Adauto Duarte também pôs em dúvida os "instrumentos usados" para determinar uma doença como ocupacional e disse que, nas ações de afastamento de bancários, o chamado “nexo causal”, previsto pelo Conselho Federal de Medicina (CFM), não está sendo seguido.
— Tem de haver uma investigação, um estudo do local de trabalho, da organização desse trabalho, os dados epidemiológicos, a literatura, quadro clínico, subclínico, riscos encontrados no ambiente. Estamos falando de ato médico: médico do trabalho, médico perito-judicial, médico assistente da justiça, o perito federal. A base é o correto diagnóstico — disse Duarte.
Grupo de trabalho
Apesar de ter negado o vínculo direto do adoecimento dos bancários com o ambiente laboral, o representante da Fenaban propôs a criação de um grupo de trabalho já na próxima semana. Segundo ele, o grupo de trabalho terá duração de 100 dias e discutirá os problemas da categoria, negociando soluções para os questões elencadas na audiência pública.

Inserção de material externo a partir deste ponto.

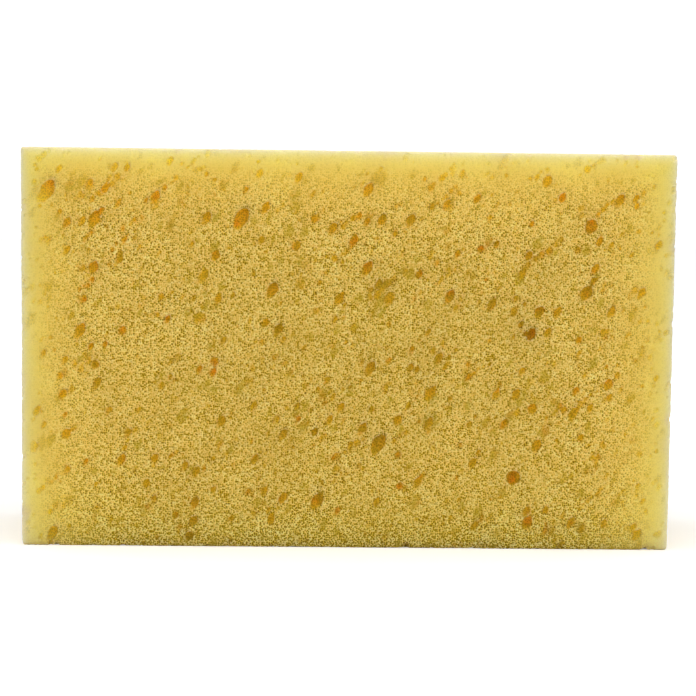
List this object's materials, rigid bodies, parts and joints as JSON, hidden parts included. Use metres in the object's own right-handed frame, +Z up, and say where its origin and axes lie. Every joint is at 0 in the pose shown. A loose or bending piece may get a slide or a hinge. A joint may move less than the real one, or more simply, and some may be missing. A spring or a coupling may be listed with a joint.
{
  "type": "foam sponge block",
  "caption": "Rectangular decorator's sponge block of open-cell foam with elongated pores, standing on a long narrow side.",
  "frame": {"origin": "middle of the underside, which is one of the two long narrow faces", "axes": "+Z up along the height, +X along the length, +Y along the thickness towards the back; the front broad face looks along -Y"},
  "size_m": [0.18, 0.05, 0.11],
  "materials": {
    "foam": "matte"
  },
  "bodies": {
    "root": {"sponge_block": "foam"}
  },
  "joints": []
}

O bancário João Dourado, dirigente sindical de Mato Grosso, criticou a proposta de Adauto Duarte, por a seu ver desconsiderar o modelo de gestão de metas das instituições financeiras, que classificou de abusivas.
Outro encaminhamento da reunião, sugerido pela senadora Augusta Brito, é estudar como a pauta de gênero tem sido tratada no ambiente bancário.
Também participaram da audiência pública Maria Maeno, pesquisadora da Fundacentro; Odete Reis, auditora-fiscal do Trabalho, representante do Ministério do Trabalho e Emprego; e Juvandia Moreira, presidente da Confederação Nacional dos Trabalhadores do Ramo Financeiro (Contraf). Além deles, vários dirigentes sindicalistas regionais participaram da audiência.